Pull new plugs after flailing away on kicker to a no start. Wet tips ? Yer getting gas. Rest or fix plugs to headfin then kick away to observe for good sparkage at (new) plugs..one or the other if rebuilt properly.
 
An old trick for a reluctant motor with wet plugs is to take the plugs out and heat them up (mildly) with a blow torch to burn off any wet fuel / oil. Put ‘em back in and kick whilst they’re hot and (I guess) the heated plug gives things a head start by helping to vaporise fuel.
 
When I was playing around recently with my newly acquired / newly restored T140 I had a helluva time with it not starting and running rough, very rough in fact.
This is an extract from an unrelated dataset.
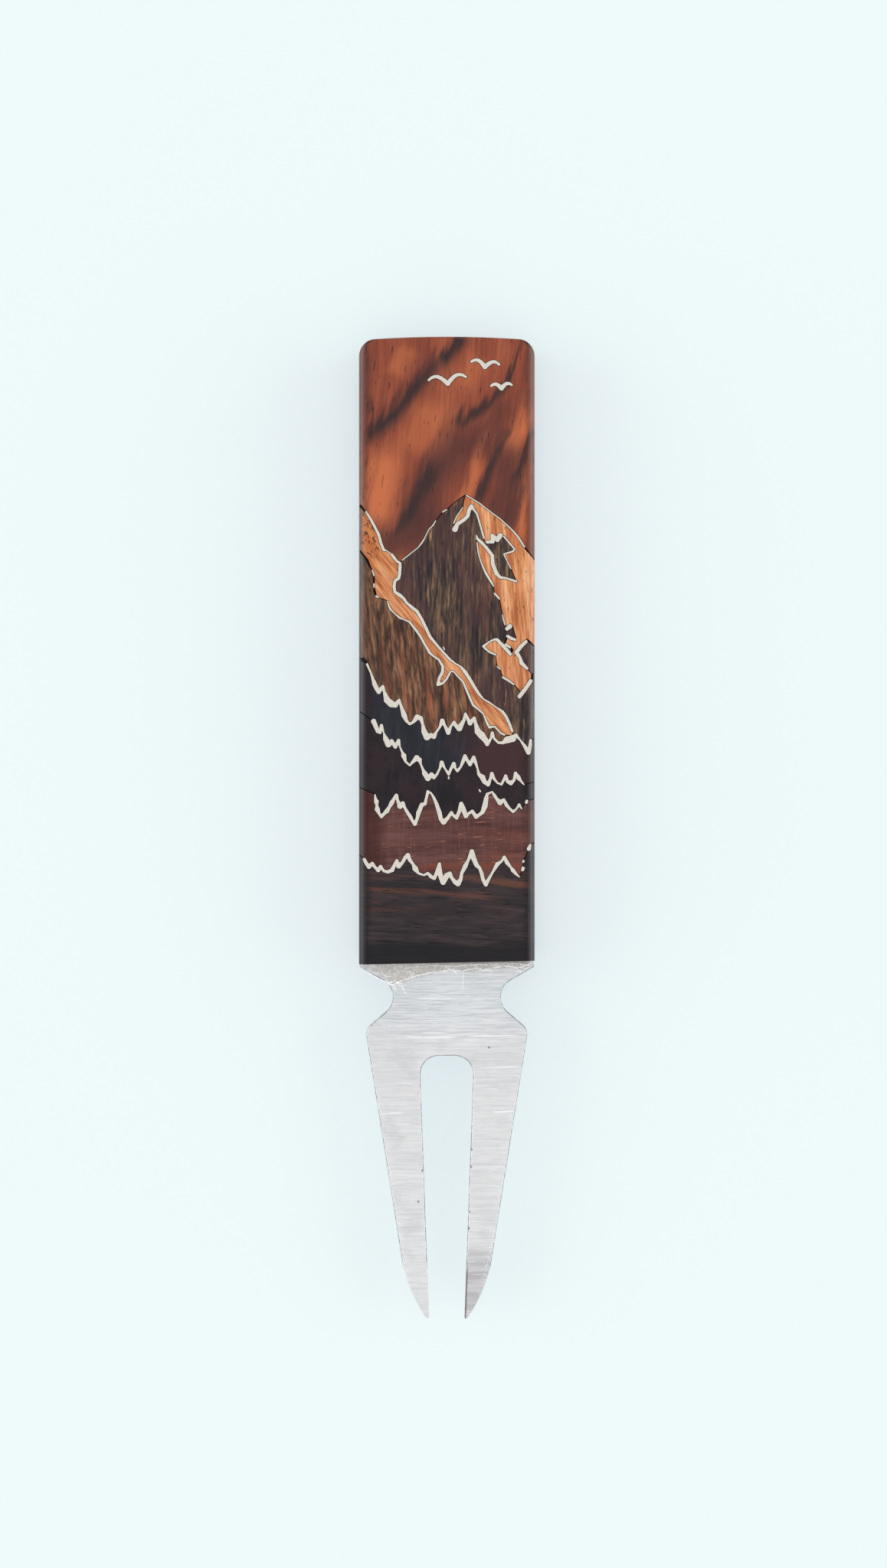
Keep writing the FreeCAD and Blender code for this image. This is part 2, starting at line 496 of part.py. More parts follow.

I ran numerous hypotheses in my head about what must be wrong with it. I’d pretty much convinced myself the engine needed a full tear down again.

Long story short; incorrect carb settings (wrongly specified by Amal), some duff new NGK plugs followed by using the wrong plug heat range (fancy Denso Irridium plugs, that I wasn’t familiar with, incorrectly supplied by the T140 Shop in the U.K) were all that was wrong.

A few simple problems (all caused by suppliers in my case) working together as a team, can conspire to confuse any mechanic!

I got there eventually, the bike now starts and runs like a Swiss watch and NO I didn’t have to tear the engine down !!

Hence my earlier comment about rabbit holes...
 
An old trick for a reluctant motor with wet plugs is to take the plugs out and heat them up (mildly) with a blow torch to burn off any wet fuel / oil. Put ‘em back in and kick whilst they’re hot and (I guess) the heated plug gives things a head start by helping to vaporise fuel.

And with the plugs in, the ignition switched off, fully open the throttle and kick it over a couple of times. Blows out any excess fuel.

Have you tried different throttle openings while starting?